§ PROMPT
Beginning at the first line of the data, print each line exactly, stopping after the line that contains "and top lift.".

· · · · ·

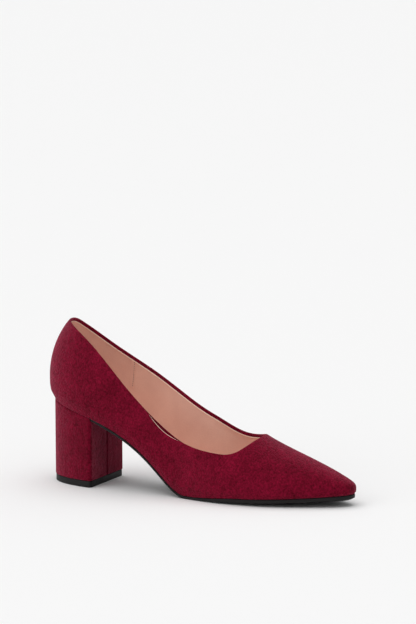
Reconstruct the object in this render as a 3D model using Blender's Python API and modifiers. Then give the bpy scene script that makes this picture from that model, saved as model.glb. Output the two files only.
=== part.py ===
"""Block heel pump for the right foot: upper, outsole, insole, covered heel and top lift.

Metres. +X points to the toe, -Y is the outer side, +Z is up, and the shoe stands on z = 0.
Every piece is worked out from one last: its outline in plan, the side profile of the sole,
and spokes from a spine down the middle out to the feather edge, where upper meets sole.
"""
import math

import bmesh
import bpy
import numpy as np

# Last in plan
LAST_LENGTH = 0.2489
BALL_WIDTH = 0.0672
SEAT_ROUND = 0.0223
TOE_ROUND = 0.007
TOE_SWING = 0.0053
SEAT_FAN = 0.0441
TOE_FAN = 0.011
FAN_BLEND = 0.012

# Side profile of the sole's underside
SEAT_HEIGHT = 0.0529
SEAT_SLOPE = math.radians(14.7)
SEAT_HOLLOW = 0.5
ARCH_START = 0.0391
TREAD_START = 0.1258
TREAD_END = 0.148
TOE_SPRING = 0.0047
SPRING_POWER = 1.5
ARCH_PULL = 0.673
TREAD_PULL = 0.246
FOREPART_START = 0.128
FOREPART_END = 0.168

# Upper
WALL = 0.0018
FLANGE = 0.005
BACK_HEIGHT = 0.0768
SIDE_SWELL = 0.004
BACK_SWELL = 0.0049
SWELL_HEIGHT = 0.024
THROAT = 0.176

# Sole, insole and heel
SEAT_SOLE = 0.002
WAIST_SOLE = 0.0018
TREAD_SOLE = 0.0042
SOLE_CROWN = 0.0015
SOLE_CHAMFER = 0.0004
FLAT_SHARE = 0.55
INSOLE_THICKNESS = 0.0022
HEEL_DEPTH = 0.0438
HEEL_CORNER = 0.0025
CUP_LIP = 0.0012
CUP_CLEAR = 0.001
CUP_BLEND = 0.0146
LIFT_HEIGHT = 0.005
LIFT_INSET = 0.0004
GAP = 0.0003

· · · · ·

§ COMPLETED TASK
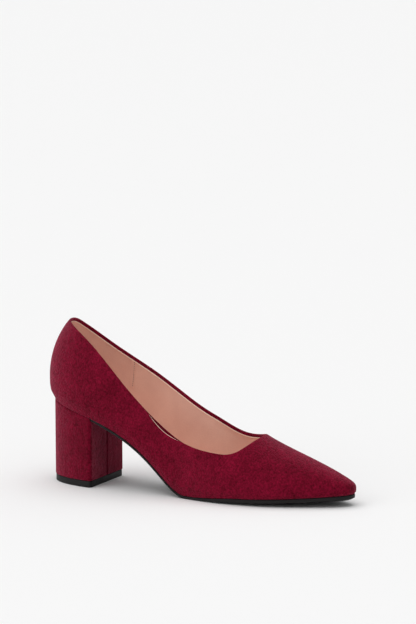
Reconstruct the object in this render as a 3D model using Blender's Python API and modifiers. Then give the bpy scene script that makes this picture from that model, saved as model.glb. Output the two files only.
=== part.py ===
"""Block heel pump for the right foot: upper, outsole, insole, covered heel and top lift.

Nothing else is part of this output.